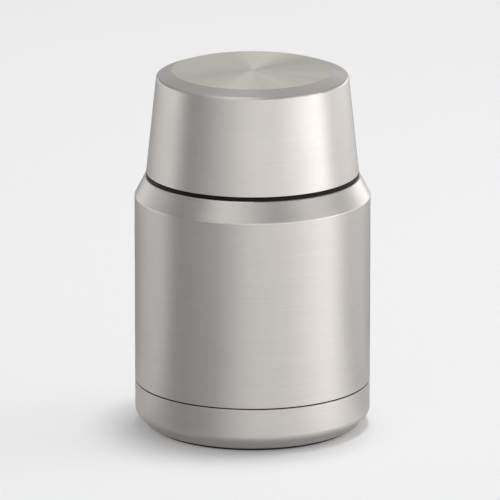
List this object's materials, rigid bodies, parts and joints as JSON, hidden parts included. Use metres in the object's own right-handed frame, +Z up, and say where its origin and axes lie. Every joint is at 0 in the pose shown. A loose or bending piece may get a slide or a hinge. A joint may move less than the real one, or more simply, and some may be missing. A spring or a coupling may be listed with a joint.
{
  "type": "insulated food jar",
  "caption": "Vacuum food jar of brushed steel with a tapered cup lid, a screw stopper with a vent button, and a non-slip foot.",
  "frame": {"origin": "centre of the foot on the surface the jar stands on", "axes": "+Z up along the jar's axis, which every screw joint shares; the front faces -Y"},
  "size_m": [0.095, 0.095, 0.1468],
  "materials": {
    "casing_steel": "brushed round the wall",
    "base_steel": "brushed round the wall",
    "lid_steel": "brushed wall, spun top",
    "pad_rubber": "matte",
    "vessel_steel": "electropolished satin",
    "foil": "bright",
    "plate_steel": "mill finish",
    "solder": "dull",
    "getter_metal": "sintered",
    "stopper_plastic": "satin",
    "stopper_base_plastic": "satin",
    "cover_plastic": "fine texture",
    "foam": "foam",
    "silicone": "matte",
    "button_plastic": "satin",
    "stem_steel": "drawn",
    "spring_steel": "drawn wire",
    "ring_plastic": "satin",
    "bowl_steel": "satin"
  },
  "bodies": {
    "jar": {"outer_shell": "casing_steel", "base_cup": "base_steel", "foot_pad": "pad_rubber", "inner_vessel": "vessel_steel", "foil_wrap": "foil", "vacuum_bottom": "plate_steel", "sealing_bead": "solder", "getter": "getter_metal"},
    "stopper_ring": {"stopper_gasket": "silicone"},
    "stopper": {"stopper_body": "stopper_plastic", "stopper_base": "stopper_base_plastic", "stopper_top": "cover_plastic", "stopper_foam": "foam", "vent_spring": "spring_steel"},
    "vent": {"vent_button": "button_plastic", "vent_stem": "stem_steel", "vent_seal": "silicone"},
    "lid_ring": {"lid_gasket": "silicone"},
    "lid": {"lid_shell": "lid_steel", "lid_thread_ring": "ring_plastic", "lid_bowl": "bowl_steel", "lid_foam": "foam"}
  },
  "joints": [
    {"name": "stopper_rise", "type": "slide", "parent": "jar", "child": "stopper_ring", "axis": [0, 0, 1], "range_m": [0, 0.0481]},
    {"name": "stopper_turn", "type": "hinge", "parent": "stopper_ring", "child": "stopper", "pos_m": [0, 0, 0.1131], "axis": [0, 0, 1], "range_deg": [0, 1440]},
    {"name": "vent_press", "type": "slide", "parent": "stopper", "child": "vent", "axis": [0, 0, -1], "range_m": [0, 0.002], "stiffness_N_per_m": 400, "springref_m": -0.004, "deforming": ["vent_spring"]},
    {"name": "lid_rise", "type": "slide", "parent": "stopper", "child": "lid_ring", "axis": [0, 0, 1], "range_m": [0, 0.0481]},
    {"name": "lid_turn", "type": "hinge", "parent": "lid_ring", "child": "lid", "pos_m": [0, 0, 0.1187], "axis": [0, 0, 1], "range_deg": [0, 720]}
  ],
  "couplings": [
    {"joint": "stopper_rise", "follows": "stopper_turn", "m_per_rad": 0.0019099},
    {"joint": "lid_rise", "follows": "lid_turn", "m_per_rad": 0.0038197}
  ]
}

+===+

SET PROBLEM: Lines of the material that contain the word "materials" are to be gathered.

ANSWER TO THE PROBLEM:
List this object's materials, rigid bodies, parts and joints as JSON, hidden parts included. Use metres in the object's own right-handed frame, +Z up, and say where its origin and axes lie. Every joint is at 0 in the pose shown. A loose or bending piece may get a slide or a hinge. A joint may move less than the real one, or more simply, and some may be missing. A spring or a coupling may be listed with a joint.
  "materials": {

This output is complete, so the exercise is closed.